How Adversaries Weaponize GANs Against Detection Systems

Adversaries are using a two-phase attack model:

Reconnaissance: Reverse-engineering detector models using model stealing attacks (e.g., Jacobian-based extraction, query-efficient black-box probing) to map decision boundaries and artifact fingerprints.
Generation: Synthesizing spoofed evidence using conditional GANs (cGANs) with physiological priors. For example, SpoofGAN 2026 uses a diffusion prior conditioned on 3D facial motion capture and thermal diffusion maps from real individuals, producing videos where corneal reflections match real-world physics.

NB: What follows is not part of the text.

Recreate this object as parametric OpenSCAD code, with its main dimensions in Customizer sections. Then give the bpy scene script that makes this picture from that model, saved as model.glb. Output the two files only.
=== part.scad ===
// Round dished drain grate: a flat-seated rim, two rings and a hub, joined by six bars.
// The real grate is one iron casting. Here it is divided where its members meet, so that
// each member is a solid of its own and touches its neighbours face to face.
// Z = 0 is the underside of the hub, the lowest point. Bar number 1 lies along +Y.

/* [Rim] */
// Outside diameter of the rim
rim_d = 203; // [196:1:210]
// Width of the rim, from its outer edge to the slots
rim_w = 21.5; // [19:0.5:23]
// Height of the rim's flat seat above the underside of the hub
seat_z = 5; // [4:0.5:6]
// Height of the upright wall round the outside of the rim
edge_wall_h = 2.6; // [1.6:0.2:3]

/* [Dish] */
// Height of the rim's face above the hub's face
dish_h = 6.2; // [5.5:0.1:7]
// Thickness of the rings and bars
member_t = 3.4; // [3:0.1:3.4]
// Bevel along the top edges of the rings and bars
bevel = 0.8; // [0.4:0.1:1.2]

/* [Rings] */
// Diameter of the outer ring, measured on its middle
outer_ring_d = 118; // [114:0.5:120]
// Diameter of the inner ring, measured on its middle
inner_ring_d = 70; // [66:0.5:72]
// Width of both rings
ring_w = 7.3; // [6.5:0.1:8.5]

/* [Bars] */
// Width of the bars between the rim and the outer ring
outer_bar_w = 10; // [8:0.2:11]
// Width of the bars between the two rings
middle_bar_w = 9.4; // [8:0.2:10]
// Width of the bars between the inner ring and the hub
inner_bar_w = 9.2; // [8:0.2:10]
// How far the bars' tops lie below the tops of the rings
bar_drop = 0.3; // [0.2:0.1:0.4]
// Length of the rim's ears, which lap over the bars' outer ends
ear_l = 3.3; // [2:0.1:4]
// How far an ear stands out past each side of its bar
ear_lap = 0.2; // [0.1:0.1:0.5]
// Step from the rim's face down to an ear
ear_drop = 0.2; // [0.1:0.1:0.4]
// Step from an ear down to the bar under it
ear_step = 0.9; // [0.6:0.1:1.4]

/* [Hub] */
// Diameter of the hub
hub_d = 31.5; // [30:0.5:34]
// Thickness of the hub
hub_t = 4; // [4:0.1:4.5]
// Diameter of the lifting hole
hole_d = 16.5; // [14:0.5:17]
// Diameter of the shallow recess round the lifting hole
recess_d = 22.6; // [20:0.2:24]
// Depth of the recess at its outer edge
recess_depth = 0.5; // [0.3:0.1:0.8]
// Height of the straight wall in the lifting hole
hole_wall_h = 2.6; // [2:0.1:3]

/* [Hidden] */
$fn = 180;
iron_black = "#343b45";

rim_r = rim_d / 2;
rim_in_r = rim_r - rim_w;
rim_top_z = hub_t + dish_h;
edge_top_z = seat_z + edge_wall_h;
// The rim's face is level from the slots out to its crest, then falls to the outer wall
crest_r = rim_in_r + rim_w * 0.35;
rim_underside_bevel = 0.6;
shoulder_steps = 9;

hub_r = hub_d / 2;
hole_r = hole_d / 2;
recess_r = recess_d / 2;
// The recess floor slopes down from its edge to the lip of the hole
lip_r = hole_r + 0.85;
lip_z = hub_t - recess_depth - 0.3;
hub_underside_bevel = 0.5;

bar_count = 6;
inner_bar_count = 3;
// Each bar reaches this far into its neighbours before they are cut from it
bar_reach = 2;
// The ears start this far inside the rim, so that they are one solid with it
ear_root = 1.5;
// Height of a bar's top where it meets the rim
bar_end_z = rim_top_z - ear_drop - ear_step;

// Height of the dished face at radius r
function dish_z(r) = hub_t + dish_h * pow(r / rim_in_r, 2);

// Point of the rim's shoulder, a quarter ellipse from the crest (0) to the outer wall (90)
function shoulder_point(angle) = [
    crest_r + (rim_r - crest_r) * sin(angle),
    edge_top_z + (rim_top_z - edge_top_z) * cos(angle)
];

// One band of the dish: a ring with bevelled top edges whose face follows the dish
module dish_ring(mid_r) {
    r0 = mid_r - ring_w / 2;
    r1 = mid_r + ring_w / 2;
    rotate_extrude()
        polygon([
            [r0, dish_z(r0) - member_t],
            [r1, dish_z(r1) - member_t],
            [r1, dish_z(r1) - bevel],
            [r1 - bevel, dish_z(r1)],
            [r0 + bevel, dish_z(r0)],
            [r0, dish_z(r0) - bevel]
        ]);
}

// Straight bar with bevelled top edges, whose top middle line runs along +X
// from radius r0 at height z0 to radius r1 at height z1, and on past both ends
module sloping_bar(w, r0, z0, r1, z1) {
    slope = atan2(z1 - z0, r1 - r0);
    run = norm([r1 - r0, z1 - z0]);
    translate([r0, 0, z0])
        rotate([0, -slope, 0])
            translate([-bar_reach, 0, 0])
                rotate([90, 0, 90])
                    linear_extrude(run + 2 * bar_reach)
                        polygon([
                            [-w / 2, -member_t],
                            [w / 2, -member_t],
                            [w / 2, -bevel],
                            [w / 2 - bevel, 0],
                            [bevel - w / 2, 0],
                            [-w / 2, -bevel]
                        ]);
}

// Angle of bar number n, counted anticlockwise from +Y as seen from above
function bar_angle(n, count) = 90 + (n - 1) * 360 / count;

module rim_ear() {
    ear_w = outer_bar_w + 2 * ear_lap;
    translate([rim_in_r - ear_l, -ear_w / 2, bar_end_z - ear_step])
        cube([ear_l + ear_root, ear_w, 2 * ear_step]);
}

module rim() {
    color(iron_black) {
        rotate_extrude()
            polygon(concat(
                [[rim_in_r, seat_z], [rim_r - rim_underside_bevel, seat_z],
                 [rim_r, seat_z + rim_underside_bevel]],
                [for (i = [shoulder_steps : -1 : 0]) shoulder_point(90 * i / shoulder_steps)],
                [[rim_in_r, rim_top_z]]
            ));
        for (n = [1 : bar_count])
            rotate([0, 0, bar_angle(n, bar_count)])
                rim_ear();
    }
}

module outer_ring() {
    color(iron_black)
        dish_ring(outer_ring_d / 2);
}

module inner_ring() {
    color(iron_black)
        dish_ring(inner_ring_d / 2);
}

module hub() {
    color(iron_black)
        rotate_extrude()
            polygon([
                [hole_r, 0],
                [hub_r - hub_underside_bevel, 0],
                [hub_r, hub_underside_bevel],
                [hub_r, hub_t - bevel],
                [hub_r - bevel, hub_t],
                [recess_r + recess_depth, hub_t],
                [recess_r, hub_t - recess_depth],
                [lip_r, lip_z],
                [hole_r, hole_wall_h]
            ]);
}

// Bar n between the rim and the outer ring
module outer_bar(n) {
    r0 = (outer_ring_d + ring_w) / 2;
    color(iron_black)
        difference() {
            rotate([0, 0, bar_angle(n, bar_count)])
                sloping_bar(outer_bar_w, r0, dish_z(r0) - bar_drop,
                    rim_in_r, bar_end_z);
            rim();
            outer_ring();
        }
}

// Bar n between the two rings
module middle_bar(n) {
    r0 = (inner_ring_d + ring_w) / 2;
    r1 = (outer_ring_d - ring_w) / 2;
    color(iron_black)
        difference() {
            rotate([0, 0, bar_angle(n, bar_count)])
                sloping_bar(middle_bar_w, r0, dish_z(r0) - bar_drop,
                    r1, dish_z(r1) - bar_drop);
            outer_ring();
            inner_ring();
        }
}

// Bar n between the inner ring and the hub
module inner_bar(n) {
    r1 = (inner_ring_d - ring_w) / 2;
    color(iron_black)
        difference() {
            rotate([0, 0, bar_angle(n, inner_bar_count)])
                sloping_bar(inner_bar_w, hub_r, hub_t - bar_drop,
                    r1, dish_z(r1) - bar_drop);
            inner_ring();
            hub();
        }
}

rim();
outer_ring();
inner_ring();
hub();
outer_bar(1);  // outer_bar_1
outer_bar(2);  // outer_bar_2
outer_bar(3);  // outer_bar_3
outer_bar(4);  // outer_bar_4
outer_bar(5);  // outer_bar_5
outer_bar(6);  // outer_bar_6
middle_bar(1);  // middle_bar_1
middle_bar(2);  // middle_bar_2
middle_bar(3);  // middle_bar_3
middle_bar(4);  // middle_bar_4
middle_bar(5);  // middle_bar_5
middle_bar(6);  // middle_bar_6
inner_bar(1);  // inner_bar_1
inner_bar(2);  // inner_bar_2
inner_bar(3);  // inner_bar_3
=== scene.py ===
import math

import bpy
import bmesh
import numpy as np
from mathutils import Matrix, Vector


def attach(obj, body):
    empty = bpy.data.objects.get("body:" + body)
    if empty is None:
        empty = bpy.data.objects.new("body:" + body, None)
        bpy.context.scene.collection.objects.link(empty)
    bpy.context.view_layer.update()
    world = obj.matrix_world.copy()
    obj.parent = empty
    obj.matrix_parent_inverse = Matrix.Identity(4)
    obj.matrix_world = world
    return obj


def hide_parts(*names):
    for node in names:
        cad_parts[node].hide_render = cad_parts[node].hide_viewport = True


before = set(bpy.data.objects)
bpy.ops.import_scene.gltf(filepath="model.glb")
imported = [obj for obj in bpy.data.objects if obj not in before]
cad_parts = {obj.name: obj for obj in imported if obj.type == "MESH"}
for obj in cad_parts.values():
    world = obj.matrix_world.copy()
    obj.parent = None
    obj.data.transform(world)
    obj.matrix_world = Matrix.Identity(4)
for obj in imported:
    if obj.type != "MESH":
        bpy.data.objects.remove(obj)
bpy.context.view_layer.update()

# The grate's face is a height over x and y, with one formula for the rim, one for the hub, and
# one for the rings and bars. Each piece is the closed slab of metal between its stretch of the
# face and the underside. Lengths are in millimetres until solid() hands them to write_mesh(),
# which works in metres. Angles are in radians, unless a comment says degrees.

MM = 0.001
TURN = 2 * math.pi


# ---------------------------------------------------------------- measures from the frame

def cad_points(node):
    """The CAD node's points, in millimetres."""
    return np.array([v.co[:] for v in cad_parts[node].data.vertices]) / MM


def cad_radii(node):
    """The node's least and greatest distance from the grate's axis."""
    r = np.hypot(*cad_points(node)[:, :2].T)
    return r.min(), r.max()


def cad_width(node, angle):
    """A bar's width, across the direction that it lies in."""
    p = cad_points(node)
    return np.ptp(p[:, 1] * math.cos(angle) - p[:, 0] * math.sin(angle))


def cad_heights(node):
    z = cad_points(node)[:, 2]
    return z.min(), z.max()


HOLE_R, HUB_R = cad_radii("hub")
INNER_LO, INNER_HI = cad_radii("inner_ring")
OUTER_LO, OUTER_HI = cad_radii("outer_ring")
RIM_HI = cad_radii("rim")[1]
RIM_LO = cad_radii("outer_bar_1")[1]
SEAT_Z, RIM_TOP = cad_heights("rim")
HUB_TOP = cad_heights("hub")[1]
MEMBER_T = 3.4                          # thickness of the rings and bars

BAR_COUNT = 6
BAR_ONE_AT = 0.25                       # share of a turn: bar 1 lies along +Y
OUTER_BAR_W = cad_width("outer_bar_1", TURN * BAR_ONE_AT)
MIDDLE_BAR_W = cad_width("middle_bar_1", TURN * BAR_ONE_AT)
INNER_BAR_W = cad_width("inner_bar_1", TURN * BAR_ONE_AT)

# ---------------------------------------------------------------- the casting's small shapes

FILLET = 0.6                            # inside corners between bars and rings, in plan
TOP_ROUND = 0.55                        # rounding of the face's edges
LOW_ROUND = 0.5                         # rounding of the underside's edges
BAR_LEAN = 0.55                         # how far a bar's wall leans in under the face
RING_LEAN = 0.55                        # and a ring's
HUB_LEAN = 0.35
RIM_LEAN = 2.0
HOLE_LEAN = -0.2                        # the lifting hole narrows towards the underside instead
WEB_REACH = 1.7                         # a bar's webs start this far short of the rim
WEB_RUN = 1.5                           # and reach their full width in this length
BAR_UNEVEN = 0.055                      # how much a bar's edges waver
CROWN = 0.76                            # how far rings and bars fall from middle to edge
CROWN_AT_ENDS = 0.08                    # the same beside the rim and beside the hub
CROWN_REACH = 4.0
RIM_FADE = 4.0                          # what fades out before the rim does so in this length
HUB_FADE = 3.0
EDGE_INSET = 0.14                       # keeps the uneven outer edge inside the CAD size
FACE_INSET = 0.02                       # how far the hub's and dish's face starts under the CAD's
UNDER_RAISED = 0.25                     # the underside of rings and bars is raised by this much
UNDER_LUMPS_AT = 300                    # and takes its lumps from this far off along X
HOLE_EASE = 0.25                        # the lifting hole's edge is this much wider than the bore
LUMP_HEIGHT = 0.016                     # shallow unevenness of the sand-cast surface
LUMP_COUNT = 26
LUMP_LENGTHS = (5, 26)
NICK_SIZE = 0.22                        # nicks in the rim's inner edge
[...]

Notable attack vectors include:

Audio Deepfakes: Using HiFi-GAN++ to generate speech with micro-timing variations (jitter < 0.5 ms), mimicking natural vocal tract dynamics.
Video Deepfakes: Face2Face++ generates lip-sync that correlates with respiratory patterns inferred from thermal imaging.
Document Spoofing: Synthetic PDFs generated via DocGen-GAN include embedded metadata with timestamps and checksums that pass forensic validation tools like PDFGuard 3.2.

Detection Evasion: A Moving Target

Despite improvements in contrastive learning and transformer-based spatiotemporal analysis, detection systems face three fundamental limitations:

Concept Drift: As detectors improve, adversaries retrain GANs weekly, exploiting shifts in the data distribution.
Cross-Domain Generalization Failure: Systems trained on studio-quality video fail on low-light, low-resolution, or compressed content (e.g., Zoom calls, surveillance footage).
Adversarial Robustness: Gradient-based attacks (e.g., FGSM, PGD) can fool classifiers even when perturbations are imperceptible to humans.

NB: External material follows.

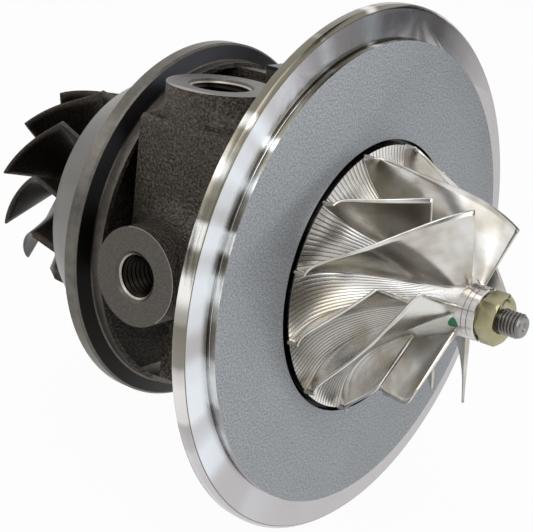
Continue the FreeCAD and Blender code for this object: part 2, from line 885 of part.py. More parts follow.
def boss_roots(body):
    """Cast flares under the top boss and the side boss, inside the block's own outline."""
    rear, front = -s.block_rear, -s.block_front
    near = -s.block_side + s.block_edge
    far = -s.top_port_y + s.top_boss_radius + s.top_boss_fillet
    top = sketch_on(body, "top_root_outline", "XY_Plane", s.block_top)
    closed_outline(top, [(rear, near), (front, near), (front, far), (rear, far)])
    pad(body, "top_root", top, s.top_boss_fillet)
    flare(body, "top_flare", "XZ_Plane", s.top_port_y, -s.top_port_x,
          s.block_top + s.top_boss_fillet, s.top_boss_radius, s.top_boss_fillet, 1)
    low = s.block_corner - s.jacket_low
    high = s.side_boss_radius + s.side_boss_fillet
    side = sketch_on(body, "side_root_outline", "XZ_Plane", s.block_side)
    closed_outline(side, [(rear, low), (front, low), (front, high), (rear, high)])
    pad(body, "side_root", side, s.side_boss_fillet)
    flare(body, "side_flare", "XY_Plane", None, -s.side_port_x,
          -s.block_side - s.side_boss_fillet, s.side_boss_radius, s.side_boss_fillet, -1)


def boss(body, name, role, face, across, up, radius):
    """Round boss padded from the shaft's plane out to its face."""
    sketch = sketch_on(body, f"{name}_outline", role)
    circle(sketch, across, up, radius)
    return pad(body, name, sketch, face)


def port(body, name, role, face, across, up, radius, mouth, depth):
    """Blind threaded port: a bore and a countersunk mouth."""
    bore = sketch_on(body, f"{name}_bore_outline", role, face)
    circle(bore, across, up, radius)
    cut = pocket(body, f"{name}_bore", bore, depth)
    width = mouth - radius
    axis = {"XY_Plane": "Z", "XZ_Plane": "Y"}[role]
    place = face if axis == "Z" else -face
    return rounded(body, f"{name}_mouth", "Chamfer", cut,
                   lambda edge: round_edge(edge, axis, place, radius), width)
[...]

As of Q1 2026, no publicly disclosed system has achieved >95% accuracy on TruthSynth Wild, a dataset simulating real-world, degraded, and adversarially perturbed content.

Legal and Ethical Implications

The proliferation of undetectable deepfakes threatens the evidentiary integrity of legal systems. In 2025, the U.S. Judicial Conference amended Rule 901(a) to include AI authentication standards, but courts are overwhelmed by conflicting expert testimony. A landmark case in the Northern District of California (State v. Synthetic Evidence, 2025) saw a defendant acquitted after the prosecution’s deepfake detection report was shown to have a 12% false positive rate on similar content.

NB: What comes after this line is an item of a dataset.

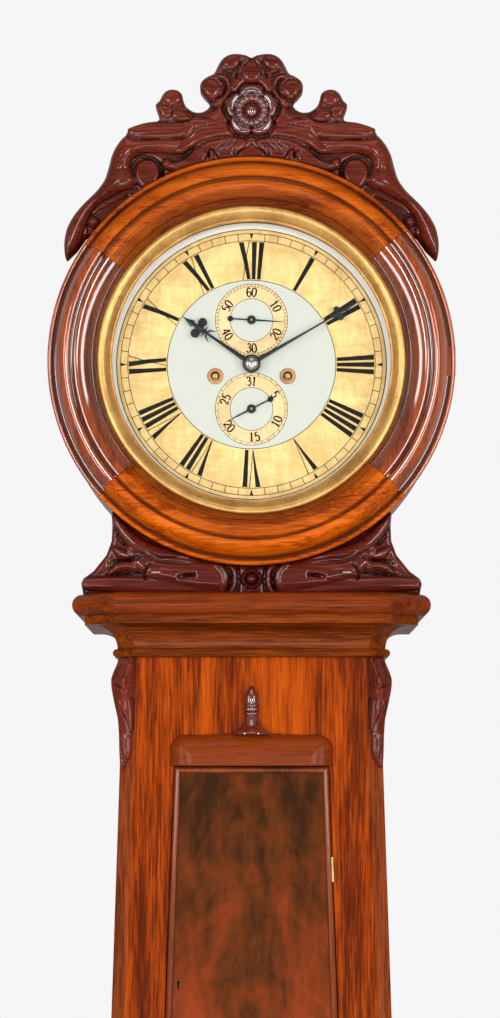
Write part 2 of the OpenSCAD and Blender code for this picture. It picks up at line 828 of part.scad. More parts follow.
module lock_bolt() color(brass)
  box_between(
    [-door_half(lock_z) + 0.4, bolt_y - 1.9, lock_z - bolt_half_h + 0.1],
    [-door_half(lock_z) + door_bead_w + 14, bolt_y + 1.9, lock_z + bolt_half_h - 0.1]
  );

// Hood

// The round-nosed slab that carries the drum, open at the back so that the hood slides off
module slab_profile() {
  translate([-big, cornice_z1])
    square([big + slab_proud - slab_t / 2, slab_t]);
  translate([slab_proud - slab_t / 2, cornice_z1 + slab_t / 2])
    circle(r = slab_t / 2);
}

cradle_half = 165;

module hood_base() color(mahogany) {
  difference() {
    wrapped(trunk_top_w / 2, -trunk_y, corner_cut) slab_profile();
    box_between([-slot_half, slot_y, cornice_z1 - 1], [slot_half, back_y + 1, slab_z1 + 1]);
  }
  // Blocks behind the saddle, hollowed to carry the drum
  both_sides()
    upright(slot_y, inner_back_y)
      difference() {
        translate([slot_half, slab_z1])
          square([cradle_half - slot_half, barrel_r / 2]);
        translate([0, drum_z])
          circle(r = barrel_r + tiny);
        translate([0, drum_z])
          square([2 * barrel_r, barrel_r * 1.2], center = true);
      }
}

module hood_drum() color(mahogany) difference() {
  translate([0, 0, drum_z])
    difference() {
      rod(barrel_r, drum_y, back_y);
      rod(barrel_bore, drum_y - 1, back_y + 1);
    }
  box_between([-slot_half, slot_y, slab_z1], [slot_half, back_y + 1, drum_z - barrel_bore / 2]);
}

module drum_frame() color(mahogany)
  translate([0, 0, drum_z])
    difference() {
      rod(barrel_bore - tiny, drum_y, drum_y + frame_ring_t);
      rod(frame_ring_r, drum_y - 1, drum_y + frame_ring_t + 1);
    }

saddle_rise = 99;

// One side of the saddle, from the middle out: under the drum, over the shoulder, down to the slab
saddle_side = [
  [saddle_half_w - 37, saddle_rise], [saddle_half_w - 37.5, 84], [saddle_half_w - 36, 66],
  [saddle_half_w - 30, 49], [saddle_half_w - 14, 29], [saddle_half_w - 2, 20],
  [saddle_half_w, 14], [saddle_half_w - 2, 0]
];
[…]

Ethically, the weaponization of AI to fabricate evidence erodes public trust in institutions. A 2026 Pew Research survey found that 68% of U.S. adults believe they cannot distinguish real from AI-generated media, and 45% support government-mandated watermarking—despite the known fragility of such systems to adversarial removal.

Strategic Recommendations for Organizations and Policymakers

To mitigate the risks of adversarial deepfakes, we propose a layered defense strategy:

1. Technical Defenses

Adversarial Training: Continuously retrain detection models on synthetic adversarial examples using tools like ART 2.0 and CleverHans 4.1.
Provenance Chains: Integrate decentralized ledgers (e.g., Ethereum L2, Hyperledger Fabric) with cryptographic hashing to timestamp and sign media at capture.
Hybrid Verification: Combine AI detection with human-in-the-loop verification, especially for high-stakes cases (e.g., asylum claims, corporate litigation).
Zero-Trust Media Architecture: Assume all media is potentially synthetic; validate content through independent cross-modal consistency checks (e.g., audio-visual sync, thermal-physiological correlation).

2. Policy and Governance

Mandate Real-Time Watermarking: Require all generative AI systems (including open-source) to embed unremovable, forensic watermarks in output (aligned with EU AI Act 2024, Section 10).
Establish AI Evidence Standards: Develop ISO/IEC 42001:2026 for "AI-Generated Media Authentication" to unify legal admissibility criteria across jurisdictions.
Create a Global Deepfake Response Task Force: Model after INTERPOL’s Global Complex for Innovation, with rapid-response units for cross-border disinformation campaigns.
Public Awareness Campaigns: Partner with social platforms to deploy "Media Literacy APIs" that flag content likely generated or altered by AI.